On Fri, Jun 20, 2014 at 3:46 PM, Ramón Corominas <listas@ramoncorominas.com>
wrote:

"Advisory" in this context means "not required to understand the content,
but might add some degree of usability". That is, you cannot rely on the
title attribute to convey important information. If I understood well your
case, you are giving this information in the table headers, so you are not
relying on @title, isn't it?

Regarding the use of @title when you cannot use a label, it refers only to
form controls. In this case, when a form control has no associated label,
the @title is mapped to the accName property in the accessibility API, so
it is read by the screen reader exactly the same as the label. It could
also used by voice recognition software, and of course presented to mouse
users.

For keyboard-only sighted users it would certainly not work, but remember
that the technique is intented only for situations where a visible label is
present, thus allowing the sighted user to identify the field (or
components of the field). For example, imagine that you have a "birthdate"
label (probably within a <legend>) above three separate <select> fields
(day, month, year). For design reasons you might not be able to use visible
"day", "month" and "year" labels, but the "birthdate" is assumed to be
enough for sighted users.

Regards,
Ramón.



Devarshi wrote:

I am with you on comparable access, but who is at fault here -- developer,
browser, business, or spec? Isn't the title attribute supposed to be
exposed to sighted keyboard only users?  Spec says "This attribute offers
advisory information about the element for which it is set."

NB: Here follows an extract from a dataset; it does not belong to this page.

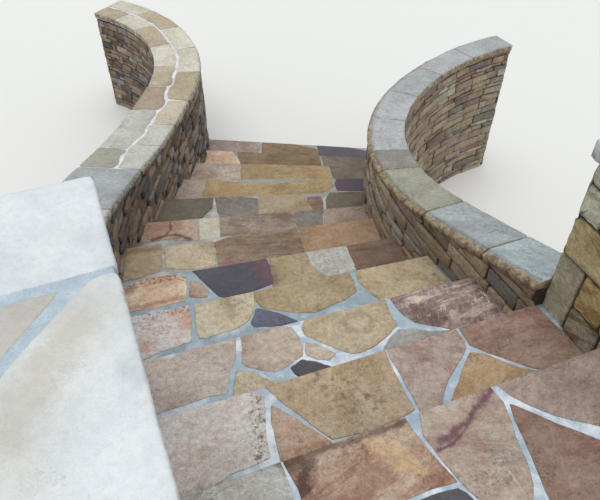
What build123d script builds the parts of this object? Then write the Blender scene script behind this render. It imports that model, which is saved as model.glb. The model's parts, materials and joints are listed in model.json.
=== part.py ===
from build123d import *
from math import cos, degrees, radians, sin
import os

# Flagstone garden steps between two curved planter walls, in millimetres.
# The ground is z = 0, uphill is +Y, and the origin is under the middle of the lowest tread.
# Left and right are as a person walking down the steps has them, so left is +X.

# Steps
rise = 150.0
tread_thickness = 50.0
nosing_overhang = 25.0
landing_depth = 1050.0
# The steps were laid by eye, so each nosing has its own turn and each tread its own going.
# Both lists run from the top nosing down. A heading of 0 faces straight down, along -Y.
nosing_headings = (21.0, 20.0, 18.5, 16.0, 13.5, 10.5, 7.0, 4.0, 0.5, -2.5, -5.0, -6.0)
goings = (340.0, 345.0, 345.0, 345.0, 380.0, 345.0, 385.0, 400.0, 410.0, 390.0, 400.0)

# Cheek walls beside the landing, with broad limestone caps
cheek_thickness = 500.0
cheek_height_over_landing = 570.0
cap_thickness = 65.0
cap_overhang = 30.0
cap_joint = 15.0
left_cheek_corner = (345.0, 3429.0)
left_cheek_heading = 22.4
left_cap_lengths = (386.0, 794.0)
right_cheek_corner = (-1168.0, 3223.0)
right_cheek_heading = 19.0
right_cap_lengths = (620.0,)

# Left planter wall: bows away from the steps, runs straight, then turns away round its nose
left_wall_thickness = 340.0
left_wall_setback = 137.0
left_start_heading = 21.8
left_bow_radius = 3820.0
left_bow_turn = 26.5
left_straight_length = 1405.0
left_nose_radius = 1945.0
left_nose_turn = 66.0
left_coping_high = 1945.0
left_coping_low = 1015.0
left_coping_fall = 3430.0
left_slab_length = 620.0

# Right planter wall: runs straight off the cheek wall, then bulges round its planter
right_wall_thickness = 180.0
right_wall_setback = -35.0
right_start_heading = 23.0
right_straight_length = 720.0
right_bulge_radius = 2145.0
right_bulge_turn = 88.0
right_coping_high = 1780.0
right_coping_low = 1210.0
right_coping_fall = 3325.0
right_slab_length = 510.0

# Copings of both planter walls
coping_thickness = 55.0
coping_overhang = 30.0
coping_joint = 12.0

# Clearances where a later piece was built against an earlier one
wall_gap = 0.3
bed_gap = 0.3

step_count = len(nosing_headings)
landing_level = rise * step_count
cheek_top = landing_level + cheek_height_over_landing
cap_underside = cheek_top - cap_thickness
# A cutting strip reaches this far each way, past both walls at the widest step
reach = 2.0 * (left_nose_radius + cheek_thickness)


def downhill(heading):
    """Unit vector that points down the steps at this heading."""
    return Vector(sin(radians(heading)), -cos(radians(heading)))


def leftward(heading):
    """Unit vector to the left of a person who walks down at this heading."""
    return Vector(cos(radians(heading)), sin(radians(heading)))


def nosing_middles():
    """Middle of each nosing from the top down, the lowest half a going from the origin."""
    points = [downhill(nosing_headings[-1]) * (goings[-1] / 2)]
    for index in reversed(range(len(goings))):
        heading = (nosing_headings[index] + nosing_headings[index + 1]) / 2
        points.append(points[-1] - downhill(heading) * goings[index])
    return points[::-1]


middles = nosing_middles()
back_heading = nosing_headings[0]
back_point = middles[0] - downhill(back_heading) * landing_depth

left_wall = {
    "side": 1,
    "cheek_corner": Vector(*left_cheek_corner),
    "setback": left_wall_setback,
    "heading": left_start_heading,
    "cheek_heading": left_cheek_heading,
    "legs": [
        (radians(left_bow_turn) * left_bow_radius, -left_bow_radius),
        (left_straight_length, 0),
        (radians(left_nose_turn) * left_nose_radius, left_nose_radius),
    ],
    "thickness": left_wall_thickness,
    "high": left_coping_high,
    "low": left_coping_low,
    "fall": left_coping_fall,
    "slab_length": left_slab_length,
}
right_wall = {
    "side": -1,
    "cheek_corner": Vector(*right_cheek_corner),
    "setback": right_wall_setback,
    "heading": right_start_heading,
    "cheek_heading": right_cheek_heading,
    "legs": [
        (right_straight_length, 0),
        (radians(right_bulge_turn) / 2 * right_bulge_radius, -right_bulge_radius),
        (radians(right_bulge_turn) / 2 * right_bulge_radius, -right_bulge_radius),
    ],
    "thickness": right_wall_thickness,
    "high": right_coping_high,
    "low": right_coping_low,
    "fall": right_coping_fall,
    "slab_length": right_slab_length,
}


def station(wall, distance, offset=0.0):
    """Point beside a wall's inner face, at a distance along it and an offset into the wall."""
    into_wall = leftward(wall["cheek_heading"]) * wall["side"]
    point = wall["cheek_corner"] + into_wall * wall["setback"]
    heading = wall["heading"]
    for length, radius in wall["legs"]:
        part = min(distance, length)
        if radius:
            turned = heading + degrees(part / radius)
            point = point + (leftward(heading) - leftward(turned)) * radius
            heading = turned
        else:
            point = point + downhill(heading) * part
        distance -= part
        if distance <= 0:
            break
    return point + leftward(heading) * (wall["side"] * offset)


def face_edge(wall, start, end, offset, curved):
    """One edge along a wall at an offset from its inner face, for the open BuildLine."""
    first, last = station(wall, start, offset), station(wall, end, offset)
    if curved:
        return ThreePointArc(first, station(wall, (start + end) / 2, offset), last)
    return Line(first, last)


def coping_top(wall, distance):
    """Height of the coping's top: it falls along the wall and eases out to level."""
    left_to_fall = max(0.0, 1 - distance / wall["fall"])
    return wall["low"] + (wall["high"] - wall["low"]) * left_to_fall**2


def top_plane(wall, start, end, drop):
    """Plane of one coping slab's top, level across the wall, lowered by a drop."""
    middle = wall["thickness"] / 2
    first, last = station(wall, start, middle), station(wall, end, middle)
    low_end = Vector(last.X, last.Y, coping_top(wall, end) - drop)
    high_end = Vector(first.X, first.Y, coping_top(wall, start) - drop)
    along = low_end - high_end
    across = Vector(-along.Y, along.X, 0)
    return Plane(origin=high_end, x_dir=along, z_dir=along.cross(across))


def cheek_plane(wall):
    """Upright plane that a planter wall stops at, against its cheek wall."""
    heading = wall["cheek_heading"]
    origin = wall["cheek_corner"] + downhill(heading) * wall_gap
    return Plane(origin=origin, x_dir=leftward(heading), z_dir=downhill(heading))


def wall_prism(wall, span, trim, near, far, drop):
    """Upright prism of a wall from the ground to its slab's plane, less a drop.

    A trim shortens both ends. The first prism starts inside the cheek wall instead,
    and is cut off square at that wall's face.
    """
    start, end, curved = span
    top = top_plane(wall, start, end, drop)
    start = start + trim if start > 0 else -wall["thickness"] / 2
    end = end - trim
    with BuildPart() as prism:
        with BuildSketch():
            with BuildLine():
                inner = face_edge(wall, start, end, near, curved)
                outer = face_edge(wall, start, end, far, curved)
                Line(inner @ 0, outer @ 0)
                Line(inner @ 1, outer @ 1)
            make_face()
        extrude(amount=cheek_top)
        split(bisect_by=top, keep=Keep.BOTTOM)
        split(bisect_by=cheek_plane(wall), keep=Keep.TOP)
    return prism.part


def slab_spans(wall):
    """For each leg of a wall, the start and end of every coping slab and whether it curves."""
    spans, leg_start = [], 0.0
    for length, radius in wall["legs"]:
        count = max(1, round(length / wall["slab_length"]))
        joints = [leg_start + length * index / count for index in range(count + 1)]
        spans.append([(a, b, bool(radius)) for a, b in zip(joints, joints[1:])])
        leg_start += length
    return spans


def make_wall_leg(wall, spans):
    """Wall below the slabs of one leg, as one solid with a facet under each slab."""
    drop = coping_thickness + bed_gap
    prisms = [wall_prism(wall, span, 0.0, 0.0, wall["thickness"], drop) for span in spans]
    with BuildPart() as leg:
        add(prisms)
    return leg.part


def make_coping_leg(wall, spans):
    """Coping slabs of one leg, side by side with open joints."""
    near, far = -coping_overhang, wall["thickness"] + coping_overhang
    slabs = []
    for span in spans:
        block = wall_prism(wall, span, coping_joint / 2, near, far, 0.0)
        underside = top_plane(wall, span[0], span[1], coping_thickness)
        with BuildPart() as slab:
            add(block)
            split(bisect_by=underside, keep=Keep.TOP)
        slabs.append(slab.part)
    with BuildPart() as leg:
        add(slabs)
    return leg.part


def back_end(point, heading):
    """Where a line that runs uphill from a point meets the back of the landing."""
    facing = downhill(back_heading)
    distance = (point - back_point).dot(facing) / downhill(heading).dot(facing)
    return point - downhill(heading) * distance


def strip_corners(front, front_heading, back, back_heading_):
    """Corners of the strip between two lines across the steps, past both walls."""
    return [
        front + leftward(front_heading) * reach,
        front - leftward(front_heading) * reach,
        back - leftward(back_heading_) * reach,
        back + leftward(back_heading_) * reach,
    ]


def corridor_sketch(plane):
    """Plan of the space between the two walls, on a plane, clear of their faces."""
    with BuildSketch(plane) as corridor:
        with BuildLine():
            ends = []
            for wall in (left_wall, right_wall):
                heading = wall["cheek_heading"]
                clear_of_face = leftward(heading) * (wall["side"] * wall_gap)
                corner = wall["cheek_corner"] - clear_of_face + downhill(heading) * wall_gap
                cheek_end = back_end(corner, heading)
                leg_start, leg_end = wall_gap, 0.0
                Polyline(cheek_end, corner, station(wall, leg_start, -wall_gap))
                for length, radius in wall["legs"]:
                    leg_end += length
                    face_edge(wall, leg_start, leg_end, -wall_gap, bool(radius))
                    leg_start = leg_end
                ends.append((cheek_end, station(wall, leg_end, -wall_gap)))
            Line(ends[0][0], ends[1][0])
            Line(ends[0][1], ends[1][1])
        make_face()
    return corridor.sketch


def step_piece(corners, underside, height):
    """Solid between the walls over one strip of the plan."""
    plane = Plane.XY.offset(underside)
    corridor = corridor_sketch(Plane.XY)
    with BuildPart() as piece:
        with BuildSketch(plane):
            add(corridor)
            with BuildLine():
                Polyline(*corners, close=True)
            make_face(mode=Mode.INTERSECT)
        extrude(amount=height)
    return piece.part


def riser_line(index):
    """Point and heading of the masonry face below one nosing, back from its edge."""
    heading = nosing_headings[index]
    return middles[index] - downhill(heading) * nosing_overhang, heading


def make_steps():
    """Tread slabs and the masonry under them, numbered from the lowest step up."""
    parts = {}
    for index in range(step_count):
        number = step_count - index
        level = landing_level - rise * index
        back = riser_line(index - 1) if index else (back_point, back_heading)
        underside = level - tread_thickness
        tread_strip = strip_corners(middles[index], nosing_headings[index], *back)
        block_strip = strip_corners(*riser_line(index), *back)
        tread_name = f"tread_{number:02d}" if index else "landing_slab"
        block_name = f"step_block_{number:02d}" if index else "landing_block"
        parts[tread_name] = step_piece(tread_strip, underside, tread_thickness)
        parts[block_name] = step_piece(block_strip, 0.0, underside)
    return parts


def cheek_strip(wall, near, far, front, back):
    """Plan corners of a stretch of cheek wall; a back of None runs to the landing's back."""
    heading = wall["cheek_heading"]
    outward = leftward(heading) * wall["side"]
    corners = []
    for offset in (near, far):
        corner = wall["cheek_corner"] + outward * offset
        front_corner = corner - downhill(heading) * front
        if back is None:
            back_corner = back_end(corner, heading)
        else:
            back_corner = corner - downhill(heading) * back
        corners.append((front_corner, back_corner))
    return [corners[0][0], corners[0][1], corners[1][1], corners[1][0]]


def upright_block(corners, bottom, height):
    """Upright block over a plan of straight sides."""
    with BuildPart() as block:
        with BuildSketch(Plane.XY.offset(bottom)):
            with BuildLine():
                Polyline(*corners, close=True)
            make_face()
        extrude(amount=height)
    return block.part


def make_cheek(name, wall, cap_lengths):
    """One cheek wall and its row of cap slabs, from the planter wall back."""
    parts = {}
    body = cheek_strip(wall, 0.0, cheek_thickness, 0.0, None)
    parts[f"{name}_cheek_wall"] = upright_block(body, 0.0, cap_underside)
    near, far = -cap_overhang, cheek_thickness + cap_overhang
    front = -cap_overhang
    for number, length in enumerate((*cap_lengths, None), start=1):
        back = None if length is None else front + length
        corners = cheek_strip(wall, near, far, front, back)
        parts[f"{name}_cap_{number}"] = upright_block(corners, cap_underside, cap_thickness)
        if length is not None:
            front = back + cap_joint
    return parts


def make_planter_wall(name, wall):
    """One planter wall and its coping, a node of each for every leg."""
    parts = {}
    for number, spans in enumerate(slab_spans(wall), start=1):
        parts[f"{name}_wall_{number}"] = make_wall_leg(wall, spans)
        parts[f"{name}_coping_{number}"] = make_coping_leg(wall, spans)
    return parts


pieces = make_steps()
pieces.update(make_cheek("left", left_wall, left_cap_lengths))
pieces.update(make_cheek("right", right_wall, right_cap_lengths))
pieces.update(make_planter_wall("left", left_wall))
pieces.update(make_planter_wall("right", right_wall))

os.makedirs("parts", exist_ok=True)
for name, part in pieces.items():
    part.label = name
    export_step(part, f"parts/{name}.step")
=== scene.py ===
# %% [markdown]
# # Flagstone garden steps
# The real object is a flight of garden steps: crazy paving of broken sandstone set in pale
# mortar, held between two curved planter walls of thin ledge stone with flat stone copings, and
# two square cheek walls at the top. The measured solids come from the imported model. This lesson
# lays every visible stone over them, so we start by loading that model as a fixed frame.

# %% Load the frame
import json
import bpy
import numpy as np
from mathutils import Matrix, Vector

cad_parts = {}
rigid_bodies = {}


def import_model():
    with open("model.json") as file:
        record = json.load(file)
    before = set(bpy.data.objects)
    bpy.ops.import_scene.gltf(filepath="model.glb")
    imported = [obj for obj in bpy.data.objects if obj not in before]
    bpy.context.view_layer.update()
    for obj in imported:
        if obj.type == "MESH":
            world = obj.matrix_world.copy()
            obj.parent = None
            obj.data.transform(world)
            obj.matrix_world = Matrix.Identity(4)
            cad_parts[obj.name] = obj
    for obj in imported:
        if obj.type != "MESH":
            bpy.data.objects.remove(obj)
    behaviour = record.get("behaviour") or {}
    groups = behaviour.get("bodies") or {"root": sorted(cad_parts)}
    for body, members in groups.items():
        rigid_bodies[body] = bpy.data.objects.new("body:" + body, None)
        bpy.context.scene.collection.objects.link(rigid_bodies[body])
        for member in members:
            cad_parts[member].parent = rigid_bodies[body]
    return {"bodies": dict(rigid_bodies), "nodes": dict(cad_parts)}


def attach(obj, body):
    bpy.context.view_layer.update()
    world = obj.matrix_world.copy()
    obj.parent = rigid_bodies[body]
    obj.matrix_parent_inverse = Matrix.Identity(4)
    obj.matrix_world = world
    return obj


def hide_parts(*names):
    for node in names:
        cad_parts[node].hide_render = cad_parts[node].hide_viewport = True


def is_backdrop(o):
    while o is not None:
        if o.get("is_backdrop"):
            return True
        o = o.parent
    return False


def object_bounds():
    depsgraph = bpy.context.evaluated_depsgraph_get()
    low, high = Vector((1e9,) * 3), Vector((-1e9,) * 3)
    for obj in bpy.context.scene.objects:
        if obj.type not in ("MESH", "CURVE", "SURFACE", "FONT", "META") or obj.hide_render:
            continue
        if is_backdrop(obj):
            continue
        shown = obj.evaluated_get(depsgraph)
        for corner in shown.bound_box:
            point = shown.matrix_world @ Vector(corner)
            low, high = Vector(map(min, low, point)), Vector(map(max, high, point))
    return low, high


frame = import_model()
solid_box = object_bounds()
body = sorted(frame["bodies"])[0]
print("solids:", len(frame["nodes"]), "body:", body)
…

A case in point, and it may be extended to large data tables where column /
row headers are not visible to all user groups - H65: Using the title
attribute to identify form controls when the label element cannot be used (
http://www.w3.org/TR/WCAG20-TECHS/H65) - Question: can a project team using
standard code claim compliance because the title attribute serves screen
reader and mouse users and possibly other user groups , but not sighted
keyboard only users? Would it be advisable to fail that page even though
the team used standard code (or at least tried)?